Praise was aimed at the darker yet familiar tone, finely-toned pacing, well-plotted storyline, performances of the cast, and the satisfying ending, while some criticism was aimed at the perceived lack of faithfulness to the source material towards the film's second half, along with the unrefined pacing by the film's second half, with some disliking the ending. Christy Lee S.W. of The Star, in her review of the film, stated that Kaneko "did a good job" in pacing the film, adding that the increased pacing towards the end made some of the content difficult to understand.
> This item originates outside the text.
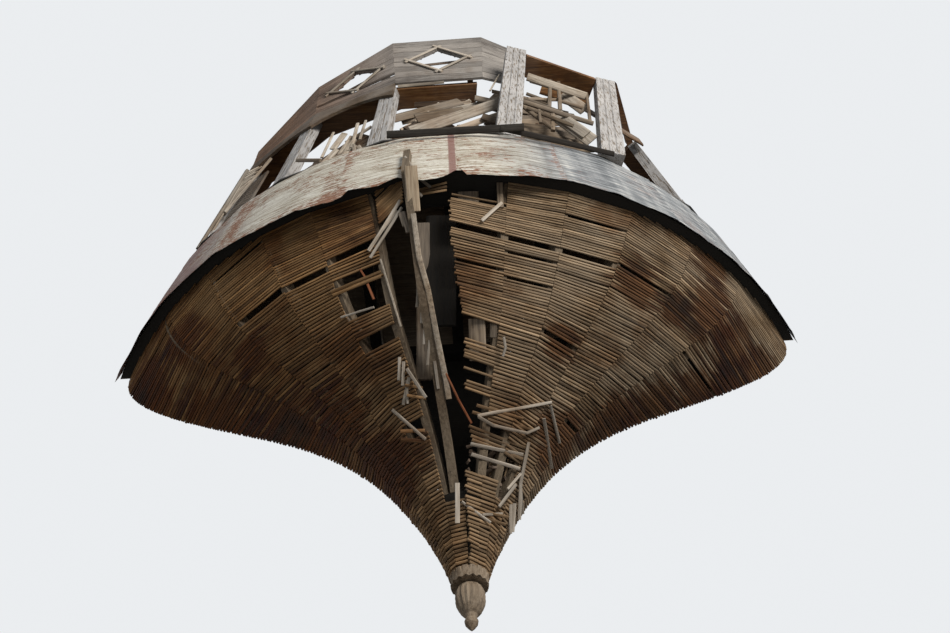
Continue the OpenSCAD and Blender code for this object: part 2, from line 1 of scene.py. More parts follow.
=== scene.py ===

She also said that screenwriter Tetsuya Oishi made sure the characters were "well fleshed out" and easily empathized with.

==Accolades==

Award nominations for Death Note 2: The Last Name
| Year | Award | Category | Recipient | Result |
| 2007 | Asian Film Awards | Best Screenwriter | Tetsuya Oishi Shūsuke Kaneko | Won |
| Yokohama Film Festival | Best New Talent | Kenichi Matsuyama | Won |

==Sequel==
A sequel, Death Note: Light Up the New World, was released in Japan on October 29, 2016. A three-part miniseries entitled Death Note: New Generation was aired as a part of the Death Note live-action film series. It bridges the 10-year gap between the previous films and the 2016 film.